We don’t have a series of sweeps to confirm that EGT 3 is not a lean outlier, but the EGT data itself doesn’t suggest that. So this also looks like a case where the cyl needs cooling. The only hedge on that bet is those two “humps” in CHT 3 at the 2 hour and 3 hour marks in the timeline. Maybe you’re like me and thought those may have been connected to fuel tank switches and some momentary interruption in fuel flow. It’s a great theory but none of the other data supports it.
We also can’t rule out a failing probe, because we’ve seen probes that don’t die with dramatic flair, they just track high for a while before they give up the ghost. CHT 2 – the tan trace – has a couple of smaller humps, too, just before those in CHT 3. CHT 1 – the red trace – looks like noise in the data. It might be picking up noise from a starter cable or other hi-amp source.
Last but not least is EGT 4 – the purple trace – which is jumpy throughout – almost. Let’s zoom in to the mag check midway through the flight.
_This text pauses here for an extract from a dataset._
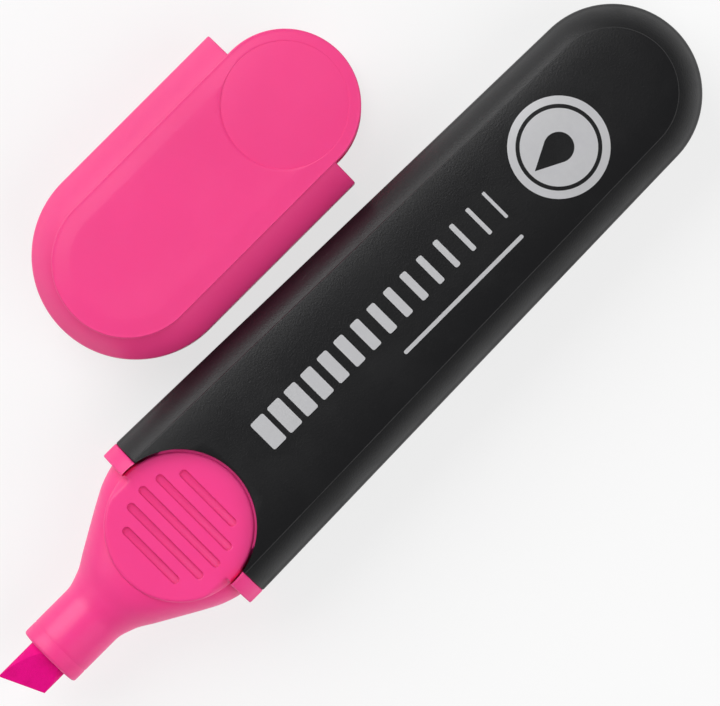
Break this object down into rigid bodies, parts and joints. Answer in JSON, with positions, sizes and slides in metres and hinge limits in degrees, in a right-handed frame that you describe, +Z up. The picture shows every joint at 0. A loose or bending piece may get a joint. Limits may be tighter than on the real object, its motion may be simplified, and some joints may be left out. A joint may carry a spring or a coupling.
{
  "type": "highlighter",
  "caption": "Flat highlighter with a tapered barrel, a felt chisel nib on a flared front section with round finger pads, and a pull-off cap with two tongues lying beside it.",
  "frame": {"origin": "on the underside of the barrel, on the pen's long axis, at the middle of the barrel's length", "axes": "+X along the pen towards the barrel's round end, +Y across the pen towards the cap, +Z up out of the printed broad face"},
  "size_m": [0.1128, 0.0518, 0.0155],
  "materials": {
    "barrel_plastic": "black moulded plastic with a fine even grain",
    "front_plastic": "satin pink moulded plastic, slightly translucent where it is thin",
    "cap_plastic": "satin pink moulded plastic",
    "liner_plastic": "soft pale pink sealing plastic",
    "nib_felt": "bonded felt soaked with pink ink",
    "reservoir_fibre": "bundled fibre soaked with pink ink",
    "clear_film": "thin clear wrapping film",
    "silver_ink": "thin silver pad print"
  },
  "bodies": {
    "pen": {"barrel": "barrel_plastic", "front_section": "front_plastic", "nib": "nib_felt", "reservoir_core": "reservoir_fibre", "reservoir_film": "clear_film", "barrel_print": "silver_ink"},
    "cap": {"cap_shell": "cap_plastic", "cap_liner": "liner_plastic"}
  },
  "joints": [
    {"name": "cap_slide", "type": "slide", "parent": "pen", "child": "cap", "axis": [-1, 0, 0], "range_m": [0, 0.085]}
  ]
}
The only time when EGT 4 is not jumpy is during the second mag checked. The first mag checked fires the top plugs of 1-3-5 and the bottoms of 2-4-6, the second mag checked fires the bottoms of 1-3-5 and the tops of 2-4-6. So when the bottom plug of cyl 4 is not firing, EGT 4 stabilizes, so we’d recommend checking the plug and harness for the bottom plug of cyl 4.
We’ll finish this all-Continental month with data from a Cessna 414 with Continental TSIO-520-N engines and data from a JPI 760 Twin with a 2 sec sample rate.
If EGT dropping to zero is hard to believe, what can we say about a TIT temp approaching 55,000º? That’s Fahrenheit – as if it matters. You gotta hand it to our parser software, it obediently changed the Y axis on the left side to 25K and 50K just like it’s supposed to.
When we see a malfunction like this we zoom in to see when it started and did something else change there – voltage spike, power change, any evidence of causation or even corroboration? Let’s zoom in to the first ten seconds of the data.
First sample of the TIT is zero, the next sample at 2 secs is zero, and at 4 secs its already 43,504º.
No amount of coolin’ is going to help this failed TIT probe.